Starting at the line that contains "# ---- Washer", copy every line down to the line that contains "obj.matrix_world = world", inclusive, exactly as it stands. Omit all other lines.

-- start of INFORMATION SUPPLIED --

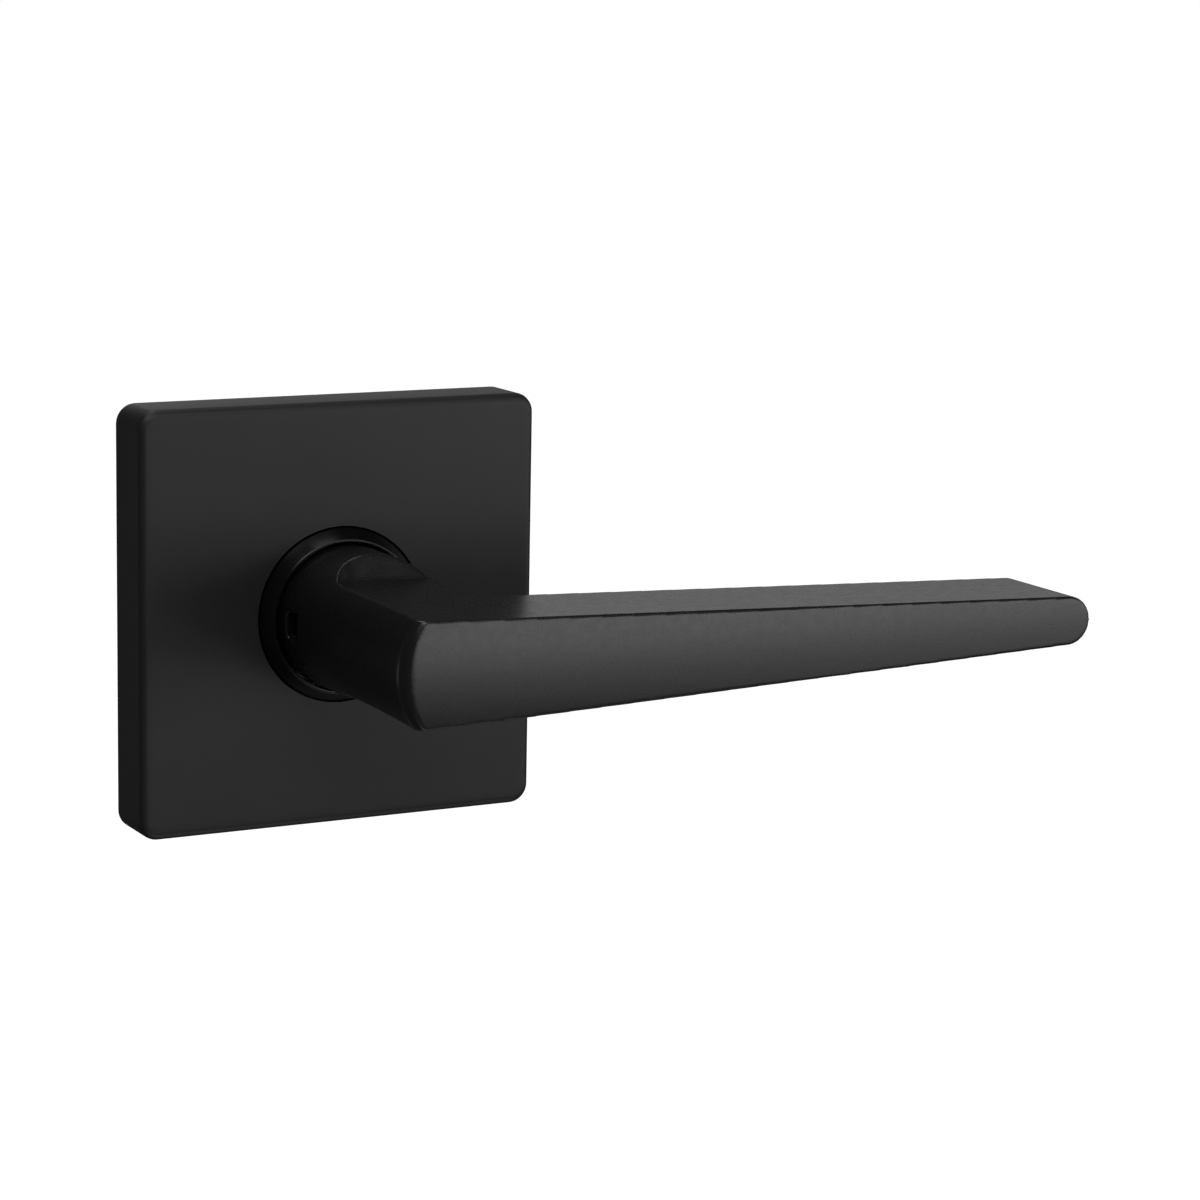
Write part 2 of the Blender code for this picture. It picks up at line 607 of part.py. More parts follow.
# ---- Rivets ----------------------------------------------------------------------------
for number, (x, z) in enumerate(rivet_x_z, start=1):
    flange_back = -GAP - HOUSING_WALL
    turned = lathe(
        [
            (0.0, PLATE_THICK + GAP + 0.8 * MM),
            (RIVET_HEAD * 0.7, PLATE_THICK + GAP + 0.7 * MM),
            (RIVET_HEAD, PLATE_THICK + GAP),
            (RIVET_RADIUS, PLATE_THICK + GAP),
            (RIVET_RADIUS, flange_back - GAP),
            (RIVET_HEAD, flange_back - GAP),
            (RIVET_HEAD * 0.7, flange_back - GAP - 0.7 * MM),
            (0.0, flange_back - GAP - 0.8 * MM),
        ],
        steps=24,
    )
    turned.transform(Matrix.Translation((x, 0, z)))
    finish(place(f"housing_rivet_{number}", turned), bright_steel)

# ---- Cam plate -------------------------------------------------------------------------
# A steel disc staked on the tube; its bent lug carries one leg of the return spring.
arm_turn = math.asin(LUG_HALF_WIDTH / CAM_RADIUS)
cam_outline = [(CAM_LUG_OUTER, -LUG_HALF_WIDTH), (CAM_LUG_OUTER, LUG_HALF_WIDTH)]
for i in range(57):
    turn = arm_turn + (math.tau - 2 * arm_turn) * i / 56
    cam_outline.append((CAM_RADIUS * math.cos(turn), CAM_RADIUS * math.sin(turn)))
cam_plate = place("cam_plate", prism(cam_outline, cam_back, CAM_HEIGHT))
combine(cam_plate, prism(disc(TUBE_RADIUS + GAP), cam_back - 1 * MM, CAM_HEIGHT + 1 * MM), "DIFFERENCE")
spring_back = SPRING_FRONT - SPRING_TURNS * SPRING_PITCH
lug_inset = 0.1 * MM
lug_x = (CAM_LUG_INNER, CAM_LUG_OUTER - lug_inset)
lug_z = (lug_inset - LUG_HALF_WIDTH, LUG_HALF_WIDTH - lug_inset)
combine(cam_plate, block(lug_x, (spring_back - 1.4 * MM, cam_back + 0.6 * MM), lug_z), "UNION")
finish(cam_plate, zinc_steel)

# ---- Return spring ---------------------------------------------------------------------
# Wound wire whose two legs lie either side of the fixed lug and of the cam plate's lug.
leg_z = LUG_HALF_WIDTH + GAP + SPRING_WIRE
leg_turn = math.asin(leg_z / SPRING_RADIUS)
leg_end = CAM_LUG_OUTER - 0.4 * MM
wire_points = []
coil_steps = 28
total_turn = math.tau * SPRING_TURNS + 2 * leg_turn
count = round(coil_steps * total_turn / math.tau)
for i in range(count + 1):
    turn = -leg_turn + total_turn * i / count
    drop = SPRING_FRONT + (spring_back - SPRING_FRONT) * i / count
    wire_points.append((SPRING_RADIUS * math.cos(turn), -drop, SPRING_RADIUS * math.sin(turn)))
wire_points = [(leg_end, -SPRING_FRONT, -leg_z)] + wire_points + [(leg_end, -spring_back, leg_z)]
wire = bpy.data.curves.new("return spring wire", "CURVE")
wire.dimensions = "3D"
wire.bevel_depth = SPRING_WIRE
wire.bevel_resolution = 2
wire.use_fill_caps = True
spline = wire.splines.new("POLY")
spline.points.add(len(wire_points) - 1)
for point, where in zip(spline.points, wire_points):
    point.co = (*where, 1.0)
wire_object = bpy.data.objects.new("return spring wire", wire)
cutters.objects.link(wire_object)
return_spring = place("return_spring", frozen(wire_object))
finish(return_spring, spring_steel, smooth=True)

# ---- Washer and retaining ring ---------------------------------------------------------
washer_back = washer_front - WASHER_THICK
washer_outline = [(RING_RADIUS + 0.8 * MM, washer_front), (RING_RADIUS + 0.8 * MM, washer_back)]
washer_outline += [(TUBE_RADIUS + GAP, washer_back), (TUBE_RADIUS + GAP, washer_front)]
thrust_washer = place("thrust_washer", lathe(washer_outline))
finish(thrust_washer, bright_steel)
opening = math.radians(28)
inner = groove_radius + GAP
turns = [opening + (math.tau - 2 * opening) * i / 40 for i in range(41)]
clip = [(RING_RADIUS * math.cos(t), RING_RADIUS * math.sin(t)) for t in turns]
clip += [(inner * math.cos(t), inner * math.sin(t)) for t in reversed(turns)]
retaining_ring = place("retaining_ring", prism(clip, ring_front - RING_THICK, ring_front))
finish(retaining_ring, spring_steel)
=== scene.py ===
"""Door lever handle on a square rose: the finished surfaces, light and camera.

The spindle axis is world Y. The door's face is the plane y = 0, -Y comes out of the door,
+X runs along the lever and +Z is up. All lengths are in metres.
"""

import math

import bmesh
import bpy
from mathutils import Matrix, Vector


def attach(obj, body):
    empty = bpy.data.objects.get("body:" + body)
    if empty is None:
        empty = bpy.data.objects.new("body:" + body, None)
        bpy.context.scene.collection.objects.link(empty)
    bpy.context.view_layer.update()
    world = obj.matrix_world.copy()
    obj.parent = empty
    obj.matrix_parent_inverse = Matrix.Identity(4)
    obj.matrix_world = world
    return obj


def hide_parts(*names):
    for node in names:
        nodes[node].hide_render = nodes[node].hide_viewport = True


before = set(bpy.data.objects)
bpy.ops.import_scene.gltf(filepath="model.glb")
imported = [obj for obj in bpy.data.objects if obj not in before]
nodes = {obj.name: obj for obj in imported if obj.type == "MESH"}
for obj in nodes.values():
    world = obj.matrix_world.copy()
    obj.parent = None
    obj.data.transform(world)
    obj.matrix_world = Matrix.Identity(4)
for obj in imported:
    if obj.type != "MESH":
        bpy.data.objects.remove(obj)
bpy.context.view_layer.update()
MM = 0.001

# ---- Rose ------------------------------------------------------------------------------
# The square cover that hides everything screwed to the door. A hollow zinc die casting
# with sides 66.7 mm long, its front edge rounded over, coated satin black all round.
rose_side = 66.7 * MM
rose_depth = 9.7 * MM
rose_corner = 3.1 * MM
rose_front_round = 1.3 * MM
rose_wall = 1.8 * MM
rose_hole = 14.0 * MM
corner_steps = 10
side_steps = 12


def rounded_square(half, corner, height):
    """Points round a square with rounded corners, anticlockwise as the hand sees it."""
    points = []
    inset = half - corner
    for quarter in range(4):
        middle = math.radians(45 + 90 * quarter)
        for i in range(corner_steps + 1):
            turn = middle + math.radians(90) * (i / corner_steps - 0.5)
            sx = math.copysign(1, math.cos(middle))
            sz = math.copysign(1, math.sin(middle))
            x = sx * inset + corner * math.cos(turn)
            z = sz * inset + corner * math.sin(turn)
            points.append((x, -height, z))
        ahead = middle + math.radians(90)
        sx = math.copysign(1, math.cos(ahead))
        sz = math.copysign(1, math.sin(ahead))
        first = middle + math.radians(45)
        start = Vector(points[-1])
        end_x = sx * inset + corner * math.cos(first)
        end_z = sz * inset + corner * math.sin(first)
        end = Vector((end_x, -height, end_z))
        for i in range(1, side_steps):
            points.append(tuple(start.lerp(end, i / side_steps)))
    return points


def drawn_circle(radius, height, like):
    """A circle with one point for each of another loop's, at the same bearings."""
    bearings = [math.atan2(z, x) for x, _, z in like]
    return [(radius * math.cos(b), -height, radius * math.sin(b)) for b in bearings]


def skin_of(name, loops, closed=True):
    """One mesh through a list of equal loops, the last joined back to the first."""
    count = len(loops[0])
    verts = [point for loop in loops for point in loop]
    faces = []
    for a in range(len(loops) if closed else len(loops) - 1):
        b = (a + 1) % len(loops)
        for i in range(count):
            j = (i + 1) % count
            faces.append((a * count + i, a * count + j, b * count + j, b * count + i))
    mesh = bpy.data.meshes.new(name)
    mesh.from_pydata(verts, [], faces)
    work = bmesh.new()
    work.from_mesh(mesh)
    bmesh.ops.remove_doubles(work, verts=work.verts, dist=1e-7)
    loose = [edge for edge in work.edges if not edge.link_faces]
    bmesh.ops.delete(work, geom=loose, context="EDGES")
    bmesh.ops.recalc_face_normals(work, faces=work.faces)
    work.to_mesh(mesh)
    work.free()
    return mesh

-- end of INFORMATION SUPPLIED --

● TASK RESPONSE:
# ---- Washer and retaining ring ---------------------------------------------------------
washer_back = washer_front - WASHER_THICK
washer_outline = [(RING_RADIUS + 0.8 * MM, washer_front), (RING_RADIUS + 0.8 * MM, washer_back)]
washer_outline += [(TUBE_RADIUS + GAP, washer_back), (TUBE_RADIUS + GAP, washer_front)]
thrust_washer = place("thrust_washer", lathe(washer_outline))
finish(thrust_washer, bright_steel)
opening = math.radians(28)
inner = groove_radius + GAP
turns = [opening + (math.tau - 2 * opening) * i / 40 for i in range(41)]
clip = [(RING_RADIUS * math.cos(t), RING_RADIUS * math.sin(t)) for t in turns]
clip += [(inner * math.cos(t), inner * math.sin(t)) for t in reversed(turns)]
retaining_ring = place("retaining_ring", prism(clip, ring_front - RING_THICK, ring_front))
finish(retaining_ring, spring_steel)
=== scene.py ===
"""Door lever handle on a square rose: the finished surfaces, light and camera.

The spindle axis is world Y. The door's face is the plane y = 0, -Y comes out of the door,
+X runs along the lever and +Z is up. All lengths are in metres.
"""

import math

import bmesh
import bpy
from mathutils import Matrix, Vector


def attach(obj, body):
    empty = bpy.data.objects.get("body:" + body)
    if empty is None:
        empty = bpy.data.objects.new("body:" + body, None)
        bpy.context.scene.collection.objects.link(empty)
    bpy.context.view_layer.update()
    world = obj.matrix_world.copy()
    obj.parent = empty
    obj.matrix_parent_inverse = Matrix.Identity(4)
    obj.matrix_world = world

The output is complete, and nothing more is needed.